Instructions to follow:
Separate out the lines that hold "from".

Data for this task:
━━━━━━━━━━

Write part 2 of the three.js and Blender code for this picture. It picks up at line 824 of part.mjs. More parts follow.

━━━━━━━━━━

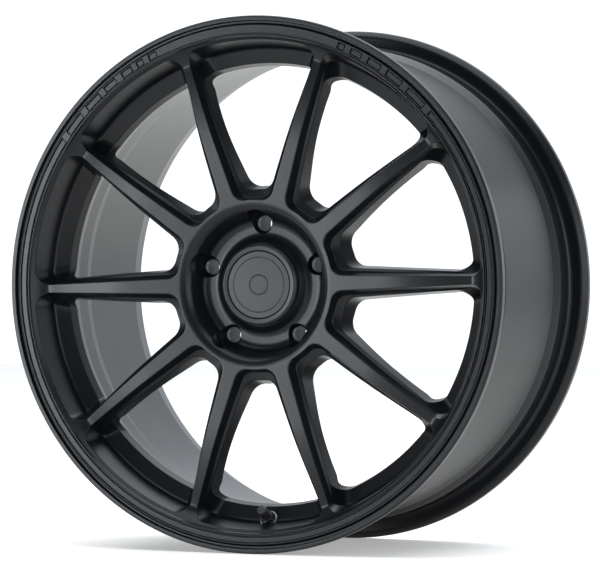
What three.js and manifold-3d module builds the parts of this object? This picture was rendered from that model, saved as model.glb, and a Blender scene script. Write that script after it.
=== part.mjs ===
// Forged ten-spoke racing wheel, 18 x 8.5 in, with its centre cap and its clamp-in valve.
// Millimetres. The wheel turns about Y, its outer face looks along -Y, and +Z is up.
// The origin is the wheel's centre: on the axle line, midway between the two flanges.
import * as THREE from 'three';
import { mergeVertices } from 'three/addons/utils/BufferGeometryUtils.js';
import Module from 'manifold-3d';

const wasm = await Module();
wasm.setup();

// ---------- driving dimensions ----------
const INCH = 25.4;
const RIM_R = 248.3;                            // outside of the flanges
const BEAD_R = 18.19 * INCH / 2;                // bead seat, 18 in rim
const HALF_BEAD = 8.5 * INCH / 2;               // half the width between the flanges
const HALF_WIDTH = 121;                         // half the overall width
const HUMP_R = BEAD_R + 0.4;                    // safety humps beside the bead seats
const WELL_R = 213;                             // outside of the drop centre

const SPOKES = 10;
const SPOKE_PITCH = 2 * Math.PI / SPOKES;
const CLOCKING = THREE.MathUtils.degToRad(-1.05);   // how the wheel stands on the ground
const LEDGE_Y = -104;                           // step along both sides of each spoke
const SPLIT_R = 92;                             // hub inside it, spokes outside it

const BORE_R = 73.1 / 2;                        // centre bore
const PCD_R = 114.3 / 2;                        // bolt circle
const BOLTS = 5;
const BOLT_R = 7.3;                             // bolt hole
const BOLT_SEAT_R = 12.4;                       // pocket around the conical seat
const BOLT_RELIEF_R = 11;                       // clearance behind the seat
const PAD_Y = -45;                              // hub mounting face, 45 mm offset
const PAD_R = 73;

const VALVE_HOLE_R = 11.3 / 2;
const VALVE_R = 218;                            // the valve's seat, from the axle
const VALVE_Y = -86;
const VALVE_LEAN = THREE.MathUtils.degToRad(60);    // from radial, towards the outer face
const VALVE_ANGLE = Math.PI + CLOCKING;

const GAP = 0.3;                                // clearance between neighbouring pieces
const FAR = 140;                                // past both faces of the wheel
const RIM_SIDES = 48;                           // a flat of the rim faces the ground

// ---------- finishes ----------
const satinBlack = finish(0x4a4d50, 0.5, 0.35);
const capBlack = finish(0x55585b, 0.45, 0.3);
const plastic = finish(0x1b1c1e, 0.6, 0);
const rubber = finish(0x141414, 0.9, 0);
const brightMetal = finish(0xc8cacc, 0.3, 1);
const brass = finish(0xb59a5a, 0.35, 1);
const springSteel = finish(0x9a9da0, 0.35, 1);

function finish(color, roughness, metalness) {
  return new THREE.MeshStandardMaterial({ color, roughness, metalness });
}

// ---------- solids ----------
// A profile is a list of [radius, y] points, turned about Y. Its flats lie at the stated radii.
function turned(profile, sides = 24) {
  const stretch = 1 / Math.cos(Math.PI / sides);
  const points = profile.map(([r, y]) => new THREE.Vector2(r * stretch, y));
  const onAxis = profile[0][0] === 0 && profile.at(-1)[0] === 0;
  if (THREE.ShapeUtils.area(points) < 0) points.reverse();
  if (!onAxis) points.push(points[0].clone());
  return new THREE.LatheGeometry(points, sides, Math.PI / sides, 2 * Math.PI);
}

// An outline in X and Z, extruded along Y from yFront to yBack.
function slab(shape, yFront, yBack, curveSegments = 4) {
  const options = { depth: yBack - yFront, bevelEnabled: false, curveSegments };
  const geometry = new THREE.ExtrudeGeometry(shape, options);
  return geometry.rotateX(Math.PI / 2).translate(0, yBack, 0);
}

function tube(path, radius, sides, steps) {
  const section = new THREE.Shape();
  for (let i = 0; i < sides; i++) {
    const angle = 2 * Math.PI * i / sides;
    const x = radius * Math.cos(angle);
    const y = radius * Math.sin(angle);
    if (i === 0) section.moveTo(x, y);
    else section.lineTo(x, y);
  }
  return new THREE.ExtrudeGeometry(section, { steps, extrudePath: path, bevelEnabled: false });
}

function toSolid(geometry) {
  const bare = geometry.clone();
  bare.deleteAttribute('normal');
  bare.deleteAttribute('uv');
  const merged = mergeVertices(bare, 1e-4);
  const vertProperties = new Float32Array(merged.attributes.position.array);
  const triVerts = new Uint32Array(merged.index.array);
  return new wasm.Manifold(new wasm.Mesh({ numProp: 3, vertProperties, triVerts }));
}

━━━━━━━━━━

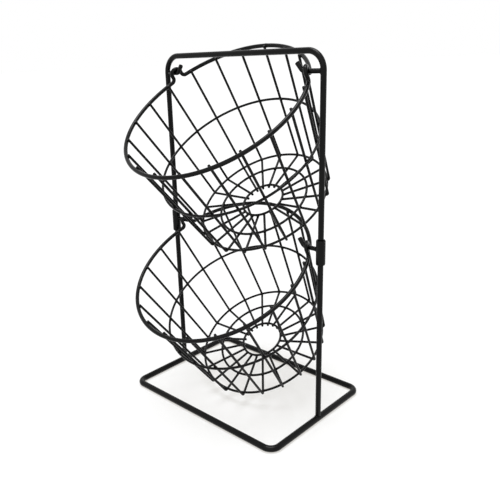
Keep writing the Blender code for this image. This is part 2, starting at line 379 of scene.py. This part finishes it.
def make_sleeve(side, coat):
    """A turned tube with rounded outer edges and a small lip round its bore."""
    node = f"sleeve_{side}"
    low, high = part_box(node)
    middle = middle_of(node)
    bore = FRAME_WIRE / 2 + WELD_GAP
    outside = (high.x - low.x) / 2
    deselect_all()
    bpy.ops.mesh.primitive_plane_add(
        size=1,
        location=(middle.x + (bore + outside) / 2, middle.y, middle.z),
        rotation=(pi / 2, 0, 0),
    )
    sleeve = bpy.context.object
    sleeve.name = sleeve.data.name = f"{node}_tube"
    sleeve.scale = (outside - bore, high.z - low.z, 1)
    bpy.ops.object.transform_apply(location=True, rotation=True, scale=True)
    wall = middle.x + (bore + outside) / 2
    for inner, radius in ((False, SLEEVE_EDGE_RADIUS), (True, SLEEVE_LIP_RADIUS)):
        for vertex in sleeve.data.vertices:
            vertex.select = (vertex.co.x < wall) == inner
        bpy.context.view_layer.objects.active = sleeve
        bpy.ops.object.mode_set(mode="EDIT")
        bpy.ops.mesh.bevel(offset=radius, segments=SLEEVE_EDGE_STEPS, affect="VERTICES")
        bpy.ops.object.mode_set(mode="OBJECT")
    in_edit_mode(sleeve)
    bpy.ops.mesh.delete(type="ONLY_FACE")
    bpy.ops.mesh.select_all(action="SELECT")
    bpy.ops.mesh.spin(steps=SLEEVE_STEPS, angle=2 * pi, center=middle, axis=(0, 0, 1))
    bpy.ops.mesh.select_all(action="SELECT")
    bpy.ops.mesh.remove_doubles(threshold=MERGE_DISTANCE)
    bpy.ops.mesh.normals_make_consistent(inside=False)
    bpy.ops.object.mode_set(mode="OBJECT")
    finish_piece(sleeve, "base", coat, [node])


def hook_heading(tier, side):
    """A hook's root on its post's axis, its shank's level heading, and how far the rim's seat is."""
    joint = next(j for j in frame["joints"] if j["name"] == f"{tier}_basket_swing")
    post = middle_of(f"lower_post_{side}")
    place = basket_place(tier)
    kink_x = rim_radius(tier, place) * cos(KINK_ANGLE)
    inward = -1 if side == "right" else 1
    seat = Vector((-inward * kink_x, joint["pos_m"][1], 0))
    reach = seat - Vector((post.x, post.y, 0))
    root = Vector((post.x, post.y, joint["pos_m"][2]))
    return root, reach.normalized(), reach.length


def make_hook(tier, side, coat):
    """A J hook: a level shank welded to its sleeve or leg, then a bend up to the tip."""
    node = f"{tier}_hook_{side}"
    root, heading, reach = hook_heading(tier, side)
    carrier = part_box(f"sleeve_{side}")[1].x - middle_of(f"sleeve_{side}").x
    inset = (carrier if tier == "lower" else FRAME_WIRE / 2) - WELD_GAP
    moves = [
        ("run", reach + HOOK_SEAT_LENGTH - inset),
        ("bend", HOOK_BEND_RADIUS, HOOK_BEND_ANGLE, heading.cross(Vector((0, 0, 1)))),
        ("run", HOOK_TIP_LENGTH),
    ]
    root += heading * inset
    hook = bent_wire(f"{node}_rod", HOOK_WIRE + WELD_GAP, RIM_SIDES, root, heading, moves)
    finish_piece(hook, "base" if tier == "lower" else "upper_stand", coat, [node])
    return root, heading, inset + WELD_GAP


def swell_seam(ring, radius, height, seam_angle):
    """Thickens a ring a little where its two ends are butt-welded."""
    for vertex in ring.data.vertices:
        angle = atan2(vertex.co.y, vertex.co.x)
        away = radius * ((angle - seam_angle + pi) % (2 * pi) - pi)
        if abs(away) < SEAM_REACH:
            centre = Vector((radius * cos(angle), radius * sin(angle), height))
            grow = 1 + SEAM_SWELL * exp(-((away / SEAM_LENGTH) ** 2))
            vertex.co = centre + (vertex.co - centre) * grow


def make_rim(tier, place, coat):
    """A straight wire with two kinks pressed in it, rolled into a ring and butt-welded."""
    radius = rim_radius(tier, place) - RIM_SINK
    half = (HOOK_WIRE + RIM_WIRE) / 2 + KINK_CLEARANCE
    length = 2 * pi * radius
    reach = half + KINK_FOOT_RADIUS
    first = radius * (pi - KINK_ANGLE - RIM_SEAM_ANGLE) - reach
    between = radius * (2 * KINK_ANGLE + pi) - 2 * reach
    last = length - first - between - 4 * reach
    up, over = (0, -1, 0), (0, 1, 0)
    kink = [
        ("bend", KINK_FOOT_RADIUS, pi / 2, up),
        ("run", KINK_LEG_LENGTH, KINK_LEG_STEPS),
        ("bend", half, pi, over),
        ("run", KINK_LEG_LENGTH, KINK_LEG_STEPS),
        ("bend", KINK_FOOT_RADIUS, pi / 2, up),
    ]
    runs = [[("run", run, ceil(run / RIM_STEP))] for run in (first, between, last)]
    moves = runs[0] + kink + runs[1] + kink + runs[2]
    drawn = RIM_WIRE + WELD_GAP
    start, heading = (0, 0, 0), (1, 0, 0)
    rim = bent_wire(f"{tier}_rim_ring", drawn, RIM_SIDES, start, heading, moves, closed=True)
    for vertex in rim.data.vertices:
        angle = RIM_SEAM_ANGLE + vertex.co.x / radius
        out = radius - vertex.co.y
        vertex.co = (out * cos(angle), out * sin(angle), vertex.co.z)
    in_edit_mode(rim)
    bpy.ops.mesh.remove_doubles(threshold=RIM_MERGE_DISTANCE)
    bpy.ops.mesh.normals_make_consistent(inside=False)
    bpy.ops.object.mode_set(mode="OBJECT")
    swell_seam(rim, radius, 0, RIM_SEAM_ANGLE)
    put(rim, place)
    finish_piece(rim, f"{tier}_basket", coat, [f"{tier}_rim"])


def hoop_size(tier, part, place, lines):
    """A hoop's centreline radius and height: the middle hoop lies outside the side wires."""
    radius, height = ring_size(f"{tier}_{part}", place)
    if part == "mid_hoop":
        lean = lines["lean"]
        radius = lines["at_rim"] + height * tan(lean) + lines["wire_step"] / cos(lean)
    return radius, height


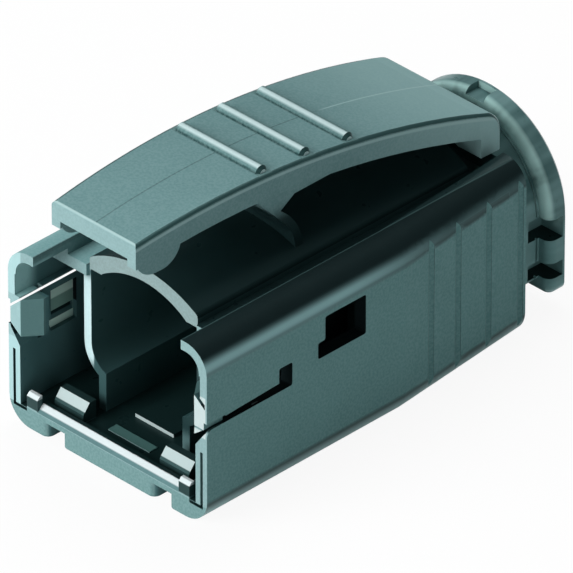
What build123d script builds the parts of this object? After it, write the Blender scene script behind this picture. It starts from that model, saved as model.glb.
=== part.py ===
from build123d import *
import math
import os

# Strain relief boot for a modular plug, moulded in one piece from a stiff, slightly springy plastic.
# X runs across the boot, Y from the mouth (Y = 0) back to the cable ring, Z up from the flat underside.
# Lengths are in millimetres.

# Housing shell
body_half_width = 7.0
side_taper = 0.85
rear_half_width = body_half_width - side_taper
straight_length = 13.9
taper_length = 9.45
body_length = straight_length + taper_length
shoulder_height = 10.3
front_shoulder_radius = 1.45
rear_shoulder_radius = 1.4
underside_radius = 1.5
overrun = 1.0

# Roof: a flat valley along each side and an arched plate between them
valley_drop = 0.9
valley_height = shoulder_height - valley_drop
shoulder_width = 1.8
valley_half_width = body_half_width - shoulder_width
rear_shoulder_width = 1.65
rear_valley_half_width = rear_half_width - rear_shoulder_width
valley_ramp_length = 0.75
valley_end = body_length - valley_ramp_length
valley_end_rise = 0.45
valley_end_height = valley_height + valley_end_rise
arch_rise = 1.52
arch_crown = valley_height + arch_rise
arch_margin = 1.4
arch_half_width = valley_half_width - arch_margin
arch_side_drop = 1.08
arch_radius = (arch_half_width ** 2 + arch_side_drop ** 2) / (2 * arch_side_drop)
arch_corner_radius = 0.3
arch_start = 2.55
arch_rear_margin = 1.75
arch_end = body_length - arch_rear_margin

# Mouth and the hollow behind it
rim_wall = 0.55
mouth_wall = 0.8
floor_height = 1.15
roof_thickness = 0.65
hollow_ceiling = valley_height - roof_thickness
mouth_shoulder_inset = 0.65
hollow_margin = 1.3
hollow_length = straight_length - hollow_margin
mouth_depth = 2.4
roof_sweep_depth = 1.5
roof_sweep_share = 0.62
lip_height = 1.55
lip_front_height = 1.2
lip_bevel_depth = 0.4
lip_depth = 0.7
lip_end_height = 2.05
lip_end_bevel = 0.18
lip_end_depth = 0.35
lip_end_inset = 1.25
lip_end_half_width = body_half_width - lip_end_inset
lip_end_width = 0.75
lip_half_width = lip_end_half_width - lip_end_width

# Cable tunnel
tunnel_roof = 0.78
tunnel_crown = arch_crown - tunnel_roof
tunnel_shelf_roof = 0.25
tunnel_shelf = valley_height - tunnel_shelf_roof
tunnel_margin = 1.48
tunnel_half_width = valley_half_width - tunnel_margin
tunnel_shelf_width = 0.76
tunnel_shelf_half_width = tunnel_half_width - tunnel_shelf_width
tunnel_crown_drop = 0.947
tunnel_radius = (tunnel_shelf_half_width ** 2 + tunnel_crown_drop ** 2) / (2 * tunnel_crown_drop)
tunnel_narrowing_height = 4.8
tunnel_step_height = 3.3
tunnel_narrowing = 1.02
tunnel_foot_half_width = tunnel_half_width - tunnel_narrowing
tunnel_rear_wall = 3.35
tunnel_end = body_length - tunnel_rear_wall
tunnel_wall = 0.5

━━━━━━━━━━

Finished exercise:
What three.js and manifold-3d module builds the parts of this object? This picture was rendered from that model, saved as model.glb, and a Blender scene script. Write that script after it.
import * as THREE from 'three';
import { mergeVertices } from 'three/addons/utils/BufferGeometryUtils.js';
import Module from 'manifold-3d';
const VALVE_R = 218;                            // the valve's seat, from the axle
const VALVE_LEAN = THREE.MathUtils.degToRad(60);    // from radial, towards the outer face
// An outline in X and Z, extruded along Y from yFront to yBack.
What build123d script builds the parts of this object? After it, write the Blender scene script behind this picture. It starts from that model, saved as model.glb.
from build123d import *
# Strain relief boot for a modular plug, moulded in one piece from a stiff, slightly springy plastic.
# X runs across the boot, Y from the mouth (Y = 0) back to the cable ring, Z up from the flat underside.